# Exhaust System/REar Sway Bar?



## jpgotgto (Dec 17, 2006)

Does anybody know or recommend any good exhaust system? I check the prices here online and I found two different starting prices. I found one starting around $300+Corsa-touring to sport, and another one for $700+(SLP loudmouth brand) and the only difference on some systems are a set of extra pipes.Ang Gibson have a set of mufflers for $390...no other pipes included.I really need one bad since I want my goat to sound a little louder than the factory installed exhaust.Which one would you guys/gals recommend...????I'm in need of a louder yet whole sound.

Also,will purchasing a rear sway bar make my goat handle better...even just a little??? Will installing a shift eliminator kit affect my warranty? My 06 goat is all stock at the moment with the 17'" wheels and nothing more....yet.


----------



## SANDU002 (Oct 13, 2004)

For exhaust systems, I would recommend Maglaflow for a more thoaty sound or the SLP loudmouth II for a higher noisier sound.

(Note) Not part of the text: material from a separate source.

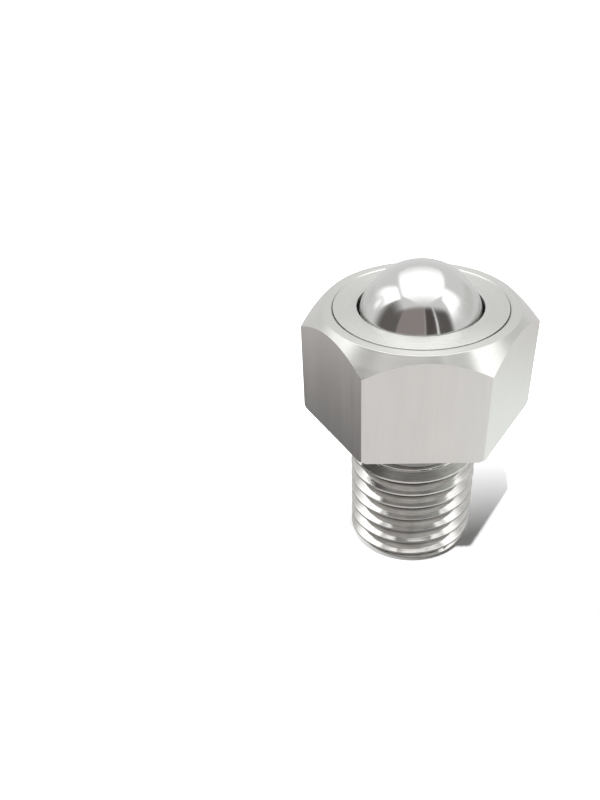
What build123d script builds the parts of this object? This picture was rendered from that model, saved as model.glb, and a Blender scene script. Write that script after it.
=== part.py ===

Checkout LS1GTO.com for more info to your questions.


----------



## EEZ GOAT (Jul 9, 2005)

magnaflow FTW


----------



## 04goatgirl (Jan 15, 2005)

*exhaust*

I really like the corsa but it is pricey. The corsa sport to touring is not a complete exhaust its a kit to make the sport exhaust a touring (quieter) exhaust. Check out the for sale section here or at ls1gto.com for some good deals on a used one.


----------